#### [RAW DATA]
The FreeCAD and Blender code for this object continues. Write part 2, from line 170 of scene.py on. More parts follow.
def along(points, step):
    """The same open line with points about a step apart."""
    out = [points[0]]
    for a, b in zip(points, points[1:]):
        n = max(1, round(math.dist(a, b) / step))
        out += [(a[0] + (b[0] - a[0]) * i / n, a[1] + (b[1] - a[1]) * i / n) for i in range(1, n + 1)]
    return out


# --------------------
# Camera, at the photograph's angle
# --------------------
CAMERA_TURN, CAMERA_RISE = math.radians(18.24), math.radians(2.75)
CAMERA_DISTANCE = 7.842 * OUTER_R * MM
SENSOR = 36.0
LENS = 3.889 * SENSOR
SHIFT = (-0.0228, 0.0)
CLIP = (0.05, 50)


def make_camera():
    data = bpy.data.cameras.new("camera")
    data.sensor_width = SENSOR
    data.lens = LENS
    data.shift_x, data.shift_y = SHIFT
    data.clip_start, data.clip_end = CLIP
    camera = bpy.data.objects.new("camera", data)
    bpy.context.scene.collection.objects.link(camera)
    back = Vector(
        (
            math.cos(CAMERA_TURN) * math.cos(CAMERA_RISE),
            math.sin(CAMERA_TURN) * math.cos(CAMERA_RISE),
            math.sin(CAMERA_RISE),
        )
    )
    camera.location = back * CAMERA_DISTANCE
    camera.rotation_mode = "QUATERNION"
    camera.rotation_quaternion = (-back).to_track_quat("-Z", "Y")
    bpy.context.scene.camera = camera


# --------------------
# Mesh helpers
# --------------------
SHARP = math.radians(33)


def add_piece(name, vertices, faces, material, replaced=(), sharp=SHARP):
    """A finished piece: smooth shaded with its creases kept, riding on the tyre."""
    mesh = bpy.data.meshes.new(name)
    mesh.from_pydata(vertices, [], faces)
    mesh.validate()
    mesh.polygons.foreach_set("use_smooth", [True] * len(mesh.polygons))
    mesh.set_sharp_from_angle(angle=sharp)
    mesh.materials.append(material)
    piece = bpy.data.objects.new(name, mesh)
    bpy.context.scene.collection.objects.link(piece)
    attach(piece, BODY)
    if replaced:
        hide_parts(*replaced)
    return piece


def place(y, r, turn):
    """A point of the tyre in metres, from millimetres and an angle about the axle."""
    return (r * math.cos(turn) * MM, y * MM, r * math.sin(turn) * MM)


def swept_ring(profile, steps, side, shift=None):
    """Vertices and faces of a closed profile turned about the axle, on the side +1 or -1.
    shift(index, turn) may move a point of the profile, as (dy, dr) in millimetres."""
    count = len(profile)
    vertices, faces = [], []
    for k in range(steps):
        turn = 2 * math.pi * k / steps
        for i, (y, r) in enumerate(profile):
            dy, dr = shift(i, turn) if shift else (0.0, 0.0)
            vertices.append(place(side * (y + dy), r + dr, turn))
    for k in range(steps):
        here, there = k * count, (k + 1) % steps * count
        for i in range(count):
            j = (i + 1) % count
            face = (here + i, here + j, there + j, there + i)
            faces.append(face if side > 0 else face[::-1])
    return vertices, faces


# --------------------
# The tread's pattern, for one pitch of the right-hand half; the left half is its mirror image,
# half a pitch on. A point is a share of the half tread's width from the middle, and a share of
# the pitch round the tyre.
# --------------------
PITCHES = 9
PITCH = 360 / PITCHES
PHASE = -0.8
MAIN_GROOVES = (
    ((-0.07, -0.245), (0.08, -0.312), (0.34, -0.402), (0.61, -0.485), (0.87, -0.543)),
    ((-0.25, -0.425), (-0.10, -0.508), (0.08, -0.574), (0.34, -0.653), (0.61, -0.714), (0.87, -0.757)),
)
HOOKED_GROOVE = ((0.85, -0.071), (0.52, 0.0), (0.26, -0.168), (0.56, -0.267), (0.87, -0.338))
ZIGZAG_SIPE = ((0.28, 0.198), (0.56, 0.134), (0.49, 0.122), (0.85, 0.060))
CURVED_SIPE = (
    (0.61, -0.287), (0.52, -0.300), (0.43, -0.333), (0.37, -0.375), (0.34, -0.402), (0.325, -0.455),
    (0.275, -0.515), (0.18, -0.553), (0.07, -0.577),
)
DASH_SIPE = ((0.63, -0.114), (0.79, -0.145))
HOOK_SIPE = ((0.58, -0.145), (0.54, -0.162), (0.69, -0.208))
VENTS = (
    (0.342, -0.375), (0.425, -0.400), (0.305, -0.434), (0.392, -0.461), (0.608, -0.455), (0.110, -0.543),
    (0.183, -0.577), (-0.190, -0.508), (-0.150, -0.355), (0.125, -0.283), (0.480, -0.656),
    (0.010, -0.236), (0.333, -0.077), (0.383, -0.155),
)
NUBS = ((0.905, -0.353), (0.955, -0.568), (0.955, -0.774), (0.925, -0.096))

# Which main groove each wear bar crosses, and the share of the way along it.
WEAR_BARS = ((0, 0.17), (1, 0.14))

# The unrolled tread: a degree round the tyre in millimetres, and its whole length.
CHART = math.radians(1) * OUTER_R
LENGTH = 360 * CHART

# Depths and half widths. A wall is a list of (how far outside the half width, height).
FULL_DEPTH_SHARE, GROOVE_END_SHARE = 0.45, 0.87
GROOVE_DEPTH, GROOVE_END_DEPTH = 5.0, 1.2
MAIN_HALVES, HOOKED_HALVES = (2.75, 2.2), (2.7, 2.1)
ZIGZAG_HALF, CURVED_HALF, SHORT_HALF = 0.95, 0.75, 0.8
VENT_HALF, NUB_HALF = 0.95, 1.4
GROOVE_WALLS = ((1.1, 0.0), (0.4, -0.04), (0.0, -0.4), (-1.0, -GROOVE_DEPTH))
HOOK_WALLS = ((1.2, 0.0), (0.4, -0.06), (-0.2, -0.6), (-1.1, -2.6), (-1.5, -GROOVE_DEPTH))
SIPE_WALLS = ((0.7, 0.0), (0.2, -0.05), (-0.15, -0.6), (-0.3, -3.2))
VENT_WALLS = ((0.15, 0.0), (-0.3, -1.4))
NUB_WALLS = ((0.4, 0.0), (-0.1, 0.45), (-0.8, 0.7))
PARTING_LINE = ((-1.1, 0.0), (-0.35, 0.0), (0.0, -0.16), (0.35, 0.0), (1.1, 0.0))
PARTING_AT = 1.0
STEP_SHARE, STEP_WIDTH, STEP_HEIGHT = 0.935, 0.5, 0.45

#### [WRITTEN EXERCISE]
Nothing should be changed: write out all of the data as is.

#### [TASK RESPONSE]
The FreeCAD and Blender code for this object continues. Write part 2, from line 170 of scene.py on. More parts follow.
def along(points, step):
    """The same open line with points about a step apart."""
    out = [points[0]]
    for a, b in zip(points, points[1:]):
        n = max(1, round(math.dist(a, b) / step))
        out += [(a[0] + (b[0] - a[0]) * i / n, a[1] + (b[1] - a[1]) * i / n) for i in range(1, n + 1)]
    return out


# --------------------
# Camera, at the photograph's angle
# --------------------
CAMERA_TURN, CAMERA_RISE = math.radians(18.24), math.radians(2.75)
CAMERA_DISTANCE = 7.842 * OUTER_R * MM
SENSOR = 36.0
LENS = 3.889 * SENSOR
SHIFT = (-0.0228, 0.0)
CLIP = (0.05, 50)


def make_camera():
    data = bpy.data.cameras.new("camera")
    data.sensor_width = SENSOR
    data.lens = LENS
    data.shift_x, data.shift_y = SHIFT
    data.clip_start, data.clip_end = CLIP
    camera = bpy.data.objects.new("camera", data)
    bpy.context.scene.collection.objects.link(camera)
    back = Vector(
        (
            math.cos(CAMERA_TURN) * math.cos(CAMERA_RISE),
            math.sin(CAMERA_TURN) * math.cos(CAMERA_RISE),
            math.sin(CAMERA_RISE),
        )
    )
    camera.location = back * CAMERA_DISTANCE
    camera.rotation_mode = "QUATERNION"
    camera.rotation_quaternion = (-back).to_track_quat("-Z", "Y")
    bpy.context.scene.camera = camera


# --------------------
# Mesh helpers
# --------------------
SHARP = math.radians(33)


def add_piece(name, vertices, faces, material, replaced=(), sharp=SHARP):
    """A finished piece: smooth shaded with its creases kept, riding on the tyre."""
    mesh = bpy.data.meshes.new(name)
    mesh.from_pydata(vertices, [], faces)
    mesh.validate()
    mesh.polygons.foreach_set("use_smooth", [True] * len(mesh.polygons))
    mesh.set_sharp_from_angle(angle=sharp)
    mesh.materials.append(material)
    piece = bpy.data.objects.new(name, mesh)
    bpy.context.scene.collection.objects.link(piece)
    attach(piece, BODY)
    if replaced:
        hide_parts(*replaced)
    return piece


def place(y, r, turn):
    """A point of the tyre in metres, from millimetres and an angle about the axle."""
    return (r * math.cos(turn) * MM, y * MM, r * math.sin(turn) * MM)


def swept_ring(profile, steps, side, shift=None):
    """Vertices and faces of a closed profile turned about the axle, on the side +1 or -1.
    shift(index, turn) may move a point of the profile, as (dy, dr) in millimetres."""
    count = len(profile)
    vertices, faces = [], []
    for k in range(steps):
        turn = 2 * math.pi * k / steps
        for i, (y, r) in enumerate(profile):
            dy, dr = shift(i, turn) if shift else (0.0, 0.0)
            vertices.append(place(side * (y + dy), r + dr, turn))
    for k in range(steps):
        here, there = k * count, (k + 1) % steps * count
        for i in range(count):
            j = (i + 1) % count
            face = (here + i, here + j, there + j, there + i)
            faces.append(face if side > 0 else face[::-1])
    return vertices, faces


# --------------------
# The tread's pattern, for one pitch of the right-hand half; the left half is its mirror image,
# half a pitch on. A point is a share of the half tread's width from the middle, and a share of
# the pitch round the tyre.
# --------------------
PITCHES = 9
PITCH = 360 / PITCHES
PHASE = -0.8
MAIN_GROOVES = (
    ((-0.07, -0.245), (0.08, -0.312), (0.34, -0.402), (0.61, -0.485), (0.87, -0.543)),
    ((-0.25, -0.425), (-0.10, -0.508), (0.08, -0.574), (0.34, -0.653), (0.61, -0.714), (0.87, -0.757)),
)
HOOKED_GROOVE = ((0.85, -0.071), (0.52, 0.0), (0.26, -0.168), (0.56, -0.267), (0.87, -0.338))
ZIGZAG_SIPE = ((0.28, 0.198), (0.56, 0.134), (0.49, 0.122), (0.85, 0.060))
CURVED_SIPE = (
    (0.61, -0.287), (0.52, -0.300), (0.43, -0.333), (0.37, -0.375), (0.34, -0.402), (0.325, -0.455),
    (0.275, -0.515), (0.18, -0.553), (0.07, -0.577),
)
DASH_SIPE = ((0.63, -0.114), (0.79, -0.145))
HOOK_SIPE = ((0.58, -0.145), (0.54, -0.162), (0.69, -0.208))
VENTS = (
    (0.342, -0.375), (0.425, -0.400), (0.305, -0.434), (0.392, -0.461), (0.608, -0.455), (0.110, -0.543),
    (0.183, -0.577), (-0.190, -0.508), (-0.150, -0.355), (0.125, -0.283), (0.480, -0.656),
    (0.010, -0.236), (0.333, -0.077), (0.383, -0.155),
)
NUBS = ((0.905, -0.353), (0.955, -0.568), (0.955, -0.774), (0.925, -0.096))

# Which main groove each wear bar crosses, and the share of the way along it.
WEAR_BARS = ((0, 0.17), (1, 0.14))

# The unrolled tread: a degree round the tyre in millimetres, and its whole length.
CHART = math.radians(1) * OUTER_R
LENGTH = 360 * CHART

# Depths and half widths. A wall is a list of (how far outside the half width, height).
FULL_DEPTH_SHARE, GROOVE_END_SHARE = 0.45, 0.87
GROOVE_DEPTH, GROOVE_END_DEPTH = 5.0, 1.2
MAIN_HALVES, HOOKED_HALVES = (2.75, 2.2), (2.7, 2.1)
ZIGZAG_HALF, CURVED_HALF, SHORT_HALF = 0.95, 0.75, 0.8
VENT_HALF, NUB_HALF = 0.95, 1.4
GROOVE_WALLS = ((1.1, 0.0), (0.4, -0.04), (0.0, -0.4), (-1.0, -GROOVE_DEPTH))
HOOK_WALLS = ((1.2, 0.0), (0.4, -0.06), (-0.2, -0.6), (-1.1, -2.6), (-1.5, -GROOVE_DEPTH))
SIPE_WALLS = ((0.7, 0.0), (0.2, -0.05), (-0.15, -0.6), (-0.3, -3.2))
VENT_WALLS = ((0.15, 0.0), (-0.3, -1.4))
NUB_WALLS = ((0.4, 0.0), (-0.1, 0.45), (-0.8, 0.7))
PARTING_LINE = ((-1.1, 0.0), (-0.35, 0.0), (0.0, -0.16), (0.35, 0.0), (1.1, 0.0))
PARTING_AT = 1.0
STEP_SHARE, STEP_WIDTH, STEP_HEIGHT = 0.935, 0.5, 0.45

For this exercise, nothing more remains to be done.